═════ Dataset extract ═════

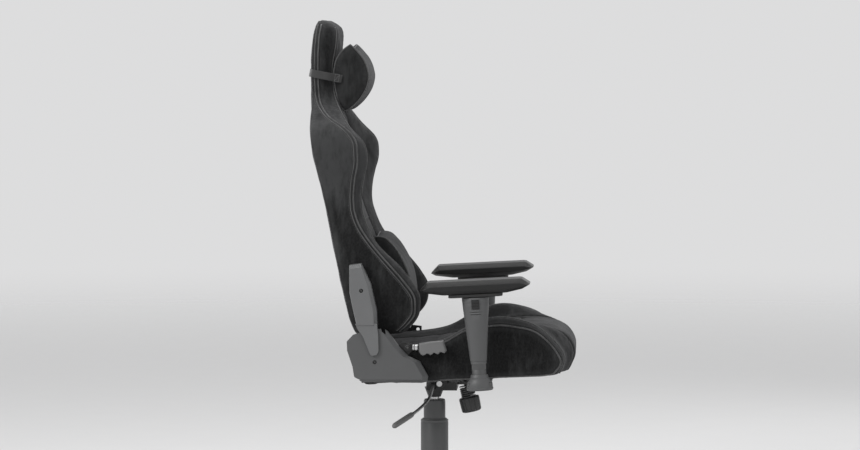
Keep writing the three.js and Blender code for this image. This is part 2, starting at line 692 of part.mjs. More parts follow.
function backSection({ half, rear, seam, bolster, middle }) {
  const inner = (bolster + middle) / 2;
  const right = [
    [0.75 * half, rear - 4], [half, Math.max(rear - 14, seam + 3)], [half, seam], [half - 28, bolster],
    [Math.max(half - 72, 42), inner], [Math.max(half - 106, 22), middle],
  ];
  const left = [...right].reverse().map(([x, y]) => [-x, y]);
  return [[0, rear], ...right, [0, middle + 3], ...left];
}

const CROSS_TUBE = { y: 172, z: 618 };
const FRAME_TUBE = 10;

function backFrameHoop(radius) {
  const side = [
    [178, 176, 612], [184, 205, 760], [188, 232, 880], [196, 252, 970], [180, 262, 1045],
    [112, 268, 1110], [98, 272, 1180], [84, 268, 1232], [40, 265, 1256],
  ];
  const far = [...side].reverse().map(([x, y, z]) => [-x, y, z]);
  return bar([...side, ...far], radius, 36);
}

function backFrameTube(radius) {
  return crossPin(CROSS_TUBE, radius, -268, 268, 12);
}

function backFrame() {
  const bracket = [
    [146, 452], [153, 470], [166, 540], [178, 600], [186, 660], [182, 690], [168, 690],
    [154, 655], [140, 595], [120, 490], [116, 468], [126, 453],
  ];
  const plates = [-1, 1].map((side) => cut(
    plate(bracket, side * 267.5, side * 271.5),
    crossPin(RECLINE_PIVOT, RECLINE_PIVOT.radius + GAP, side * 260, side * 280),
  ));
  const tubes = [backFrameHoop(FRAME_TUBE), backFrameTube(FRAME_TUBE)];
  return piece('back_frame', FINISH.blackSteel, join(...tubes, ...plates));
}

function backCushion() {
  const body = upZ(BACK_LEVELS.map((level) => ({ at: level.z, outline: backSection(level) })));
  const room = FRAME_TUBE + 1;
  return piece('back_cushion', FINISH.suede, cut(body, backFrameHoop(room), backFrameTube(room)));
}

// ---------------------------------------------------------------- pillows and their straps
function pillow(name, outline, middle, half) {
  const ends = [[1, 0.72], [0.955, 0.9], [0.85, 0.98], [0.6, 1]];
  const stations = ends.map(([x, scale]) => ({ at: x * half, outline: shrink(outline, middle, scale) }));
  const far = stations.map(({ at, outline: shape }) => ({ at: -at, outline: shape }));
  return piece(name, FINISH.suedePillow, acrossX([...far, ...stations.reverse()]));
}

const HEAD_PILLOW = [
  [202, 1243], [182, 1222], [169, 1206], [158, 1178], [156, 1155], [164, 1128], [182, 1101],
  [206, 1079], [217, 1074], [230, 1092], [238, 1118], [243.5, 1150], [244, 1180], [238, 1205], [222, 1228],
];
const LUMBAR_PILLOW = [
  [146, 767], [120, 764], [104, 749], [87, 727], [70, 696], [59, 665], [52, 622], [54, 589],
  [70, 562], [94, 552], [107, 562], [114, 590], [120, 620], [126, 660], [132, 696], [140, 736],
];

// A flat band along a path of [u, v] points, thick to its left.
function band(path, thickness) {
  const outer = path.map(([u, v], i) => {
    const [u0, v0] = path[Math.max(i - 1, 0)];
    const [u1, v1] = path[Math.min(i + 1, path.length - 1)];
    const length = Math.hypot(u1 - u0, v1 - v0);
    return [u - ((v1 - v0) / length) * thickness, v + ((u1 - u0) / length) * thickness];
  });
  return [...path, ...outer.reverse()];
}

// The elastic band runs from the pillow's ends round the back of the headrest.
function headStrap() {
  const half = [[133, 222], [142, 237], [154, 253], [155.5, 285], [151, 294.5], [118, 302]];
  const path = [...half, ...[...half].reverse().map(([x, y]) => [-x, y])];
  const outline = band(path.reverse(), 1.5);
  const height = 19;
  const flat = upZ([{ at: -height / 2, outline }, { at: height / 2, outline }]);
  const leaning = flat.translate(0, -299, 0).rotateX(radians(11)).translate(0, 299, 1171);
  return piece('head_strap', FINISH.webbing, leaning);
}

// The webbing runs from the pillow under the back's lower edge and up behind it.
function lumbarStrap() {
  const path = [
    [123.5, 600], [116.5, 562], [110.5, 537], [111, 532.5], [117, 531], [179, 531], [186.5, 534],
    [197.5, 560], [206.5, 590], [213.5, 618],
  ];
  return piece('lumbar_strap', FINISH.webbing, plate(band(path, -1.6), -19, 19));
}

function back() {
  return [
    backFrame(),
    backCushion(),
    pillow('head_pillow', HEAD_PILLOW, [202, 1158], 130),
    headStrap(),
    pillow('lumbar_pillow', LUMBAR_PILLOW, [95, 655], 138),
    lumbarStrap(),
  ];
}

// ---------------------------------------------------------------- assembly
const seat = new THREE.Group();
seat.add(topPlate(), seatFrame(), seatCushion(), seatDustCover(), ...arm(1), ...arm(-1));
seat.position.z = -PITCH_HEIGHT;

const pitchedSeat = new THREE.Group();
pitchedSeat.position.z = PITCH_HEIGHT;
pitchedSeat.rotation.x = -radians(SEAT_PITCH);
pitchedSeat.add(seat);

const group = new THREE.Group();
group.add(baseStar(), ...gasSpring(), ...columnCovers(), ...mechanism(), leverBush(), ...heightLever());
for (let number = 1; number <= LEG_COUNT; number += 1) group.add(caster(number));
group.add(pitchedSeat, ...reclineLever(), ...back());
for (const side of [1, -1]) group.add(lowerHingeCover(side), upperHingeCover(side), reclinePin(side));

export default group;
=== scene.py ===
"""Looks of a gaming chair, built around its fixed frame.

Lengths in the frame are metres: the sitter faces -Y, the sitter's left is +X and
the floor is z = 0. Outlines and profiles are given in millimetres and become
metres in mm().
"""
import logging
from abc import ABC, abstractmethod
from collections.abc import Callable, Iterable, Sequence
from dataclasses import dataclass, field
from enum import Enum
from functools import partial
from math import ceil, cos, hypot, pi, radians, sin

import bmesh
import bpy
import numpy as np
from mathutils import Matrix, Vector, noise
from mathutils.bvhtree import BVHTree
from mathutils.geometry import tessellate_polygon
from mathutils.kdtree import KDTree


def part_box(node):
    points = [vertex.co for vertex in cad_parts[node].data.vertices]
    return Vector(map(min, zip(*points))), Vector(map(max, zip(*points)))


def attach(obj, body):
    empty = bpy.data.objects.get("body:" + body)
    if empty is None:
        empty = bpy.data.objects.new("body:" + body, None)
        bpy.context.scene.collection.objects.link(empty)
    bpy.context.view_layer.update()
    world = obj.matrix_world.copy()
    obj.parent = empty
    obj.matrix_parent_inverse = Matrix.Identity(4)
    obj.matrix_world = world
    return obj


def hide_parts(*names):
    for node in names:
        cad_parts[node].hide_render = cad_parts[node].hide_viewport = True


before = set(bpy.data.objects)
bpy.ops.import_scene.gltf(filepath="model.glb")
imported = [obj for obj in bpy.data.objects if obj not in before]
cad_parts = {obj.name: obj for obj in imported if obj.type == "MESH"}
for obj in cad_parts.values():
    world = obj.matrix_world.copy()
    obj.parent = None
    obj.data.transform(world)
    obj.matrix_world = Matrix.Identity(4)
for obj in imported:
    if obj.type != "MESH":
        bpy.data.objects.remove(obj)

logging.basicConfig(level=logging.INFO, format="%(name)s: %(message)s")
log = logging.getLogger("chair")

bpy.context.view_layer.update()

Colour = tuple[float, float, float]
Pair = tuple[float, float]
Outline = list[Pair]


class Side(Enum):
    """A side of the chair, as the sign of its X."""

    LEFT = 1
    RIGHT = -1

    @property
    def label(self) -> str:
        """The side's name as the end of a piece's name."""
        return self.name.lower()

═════

* **Task directions**: Write the complete data out, exactly as above.

* **Reply to the task**:
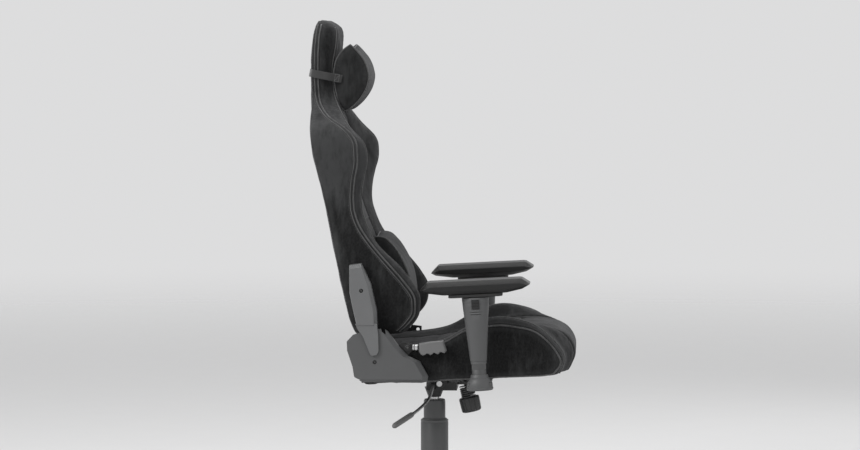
Keep writing the three.js and Blender code for this image. This is part 2, starting at line 692 of part.mjs. More parts follow.
function backSection({ half, rear, seam, bolster, middle }) {
  const inner = (bolster + middle) / 2;
  const right = [
    [0.75 * half, rear - 4], [half, Math.max(rear - 14, seam + 3)], [half, seam], [half - 28, bolster],
    [Math.max(half - 72, 42), inner], [Math.max(half - 106, 22), middle],
  ];
  const left = [...right].reverse().map(([x, y]) => [-x, y]);
  return [[0, rear], ...right, [0, middle + 3], ...left];
}

const CROSS_TUBE = { y: 172, z: 618 };
const FRAME_TUBE = 10;

function backFrameHoop(radius) {
  const side = [
    [178, 176, 612], [184, 205, 760], [188, 232, 880], [196, 252, 970], [180, 262, 1045],
    [112, 268, 1110], [98, 272, 1180], [84, 268, 1232], [40, 265, 1256],
  ];
  const far = [...side].reverse().map(([x, y, z]) => [-x, y, z]);
  return bar([...side, ...far], radius, 36);
}

function backFrameTube(radius) {
  return crossPin(CROSS_TUBE, radius, -268, 268, 12);
}

function backFrame() {
  const bracket = [
    [146, 452], [153, 470], [166, 540], [178, 600], [186, 660], [182, 690], [168, 690],
    [154, 655], [140, 595], [120, 490], [116, 468], [126, 453],
  ];
  const plates = [-1, 1].map((side) => cut(
    plate(bracket, side * 267.5, side * 271.5),
    crossPin(RECLINE_PIVOT, RECLINE_PIVOT.radius + GAP, side * 260, side * 280),
  ));
  const tubes = [backFrameHoop(FRAME_TUBE), backFrameTube(FRAME_TUBE)];
  return piece('back_frame', FINISH.blackSteel, join(...tubes, ...plates));
}

function backCushion() {
  const body = upZ(BACK_LEVELS.map((level) => ({ at: level.z, outline: backSection(level) })));
  const room = FRAME_TUBE + 1;
  return piece('back_cushion', FINISH.suede, cut(body, backFrameHoop(room), backFrameTube(room)));
}

// ---------------------------------------------------------------- pillows and their straps
function pillow(name, outline, middle, half) {
  const ends = [[1, 0.72], [0.955, 0.9], [0.85, 0.98], [0.6, 1]];
  const stations = ends.map(([x, scale]) => ({ at: x * half, outline: shrink(outline, middle, scale) }));
  const far = stations.map(({ at, outline: shape }) => ({ at: -at, outline: shape }));
  return piece(name, FINISH.suedePillow, acrossX([...far, ...stations.reverse()]));
}

const HEAD_PILLOW = [
  [202, 1243], [182, 1222], [169, 1206], [158, 1178], [156, 1155], [164, 1128], [182, 1101],
  [206, 1079], [217, 1074], [230, 1092], [238, 1118], [243.5, 1150], [244, 1180], [238, 1205], [222, 1228],
];
const LUMBAR_PILLOW = [
  [146, 767], [120, 764], [104, 749], [87, 727], [70, 696], [59, 665], [52, 622], [54, 589],
  [70, 562], [94, 552], [107, 562], [114, 590], [120, 620], [126, 660], [132, 696], [140, 736],
];

// A flat band along a path of [u, v] points, thick to its left.
function band(path, thickness) {
  const outer = path.map(([u, v], i) => {
    const [u0, v0] = path[Math.max(i - 1, 0)];
    const [u1, v1] = path[Math.min(i + 1, path.length - 1)];
    const length = Math.hypot(u1 - u0, v1 - v0);
    return [u - ((v1 - v0) / length) * thickness, v + ((u1 - u0) / length) * thickness];
  });
  return [...path, ...outer.reverse()];
}

// The elastic band runs from the pillow's ends round the back of the headrest.
function headStrap() {
  const half = [[133, 222], [142, 237], [154, 253], [155.5, 285], [151, 294.5], [118, 302]];
  const path = [...half, ...[...half].reverse().map(([x, y]) => [-x, y])];
  const outline = band(path.reverse(), 1.5);
  const height = 19;
  const flat = upZ([{ at: -height / 2, outline }, { at: height / 2, outline }]);
  const leaning = flat.translate(0, -299, 0).rotateX(radians(11)).translate(0, 299, 1171);
  return piece('head_strap', FINISH.webbing, leaning);
}

// The webbing runs from the pillow under the back's lower edge and up behind it.
function lumbarStrap() {
  const path = [
    [123.5, 600], [116.5, 562], [110.5, 537], [111, 532.5], [117, 531], [179, 531], [186.5, 534],
    [197.5, 560], [206.5, 590], [213.5, 618],
  ];
  return piece('lumbar_strap', FINISH.webbing, plate(band(path, -1.6), -19, 19));
}

function back() {
  return [
    backFrame(),
    backCushion(),
    pillow('head_pillow', HEAD_PILLOW, [202, 1158], 130),
    headStrap(),
    pillow('lumbar_pillow', LUMBAR_PILLOW, [95, 655], 138),
    lumbarStrap(),
  ];
}

// ---------------------------------------------------------------- assembly
const seat = new THREE.Group();
seat.add(topPlate(), seatFrame(), seatCushion(), seatDustCover(), ...arm(1), ...arm(-1));
seat.position.z = -PITCH_HEIGHT;

const pitchedSeat = new THREE.Group();
pitchedSeat.position.z = PITCH_HEIGHT;
pitchedSeat.rotation.x = -radians(SEAT_PITCH);
pitchedSeat.add(seat);

const group = new THREE.Group();
group.add(baseStar(), ...gasSpring(), ...columnCovers(), ...mechanism(), leverBush(), ...heightLever());
for (let number = 1; number <= LEG_COUNT; number += 1) group.add(caster(number));
group.add(pitchedSeat, ...reclineLever(), ...back());
for (const side of [1, -1]) group.add(lowerHingeCover(side), upperHingeCover(side), reclinePin(side));

export default group;
=== scene.py ===
"""Looks of a gaming chair, built around its fixed frame.

Lengths in the frame are metres: the sitter faces -Y, the sitter's left is +X and
the floor is z = 0. Outlines and profiles are given in millimetres and become
metres in mm().
"""
import logging
from abc import ABC, abstractmethod
from collections.abc import Callable, Iterable, Sequence
from dataclasses import dataclass, field
from enum import Enum
from functools import partial
from math import ceil, cos, hypot, pi, radians, sin

import bmesh
import bpy
import numpy as np
from mathutils import Matrix, Vector, noise
from mathutils.bvhtree import BVHTree
from mathutils.geometry import tessellate_polygon
from mathutils.kdtree import KDTree


def part_box(node):
    points = [vertex.co for vertex in cad_parts[node].data.vertices]
    return Vector(map(min, zip(*points))), Vector(map(max, zip(*points)))


def attach(obj, body):
    empty = bpy.data.objects.get("body:" + body)
    if empty is None:
        empty = bpy.data.objects.new("body:" + body, None)
        bpy.context.scene.collection.objects.link(empty)
    bpy.context.view_layer.update()
    world = obj.matrix_world.copy()
    obj.parent = empty
    obj.matrix_parent_inverse = Matrix.Identity(4)
    obj.matrix_world = world
    return obj


def hide_parts(*names):
    for node in names:
        cad_parts[node].hide_render = cad_parts[node].hide_viewport = True


before = set(bpy.data.objects)
bpy.ops.import_scene.gltf(filepath="model.glb")
imported = [obj for obj in bpy.data.objects if obj not in before]
cad_parts = {obj.name: obj for obj in imported if obj.type == "MESH"}
for obj in cad_parts.values():
    world = obj.matrix_world.copy()
    obj.parent = None
    obj.data.transform(world)
    obj.matrix_world = Matrix.Identity(4)
for obj in imported:
    if obj.type != "MESH":
        bpy.data.objects.remove(obj)

logging.basicConfig(level=logging.INFO, format="%(name)s: %(message)s")
log = logging.getLogger("chair")

bpy.context.view_layer.update()

Colour = tuple[float, float, float]
Pair = tuple[float, float]
Outline = list[Pair]


class Side(Enum):
    """A side of the chair, as the sign of its X."""

    LEFT = 1
    RIGHT = -1

    @property
    def label(self) -> str:
        """The side's name as the end of a piece's name."""
        return self.name.lower()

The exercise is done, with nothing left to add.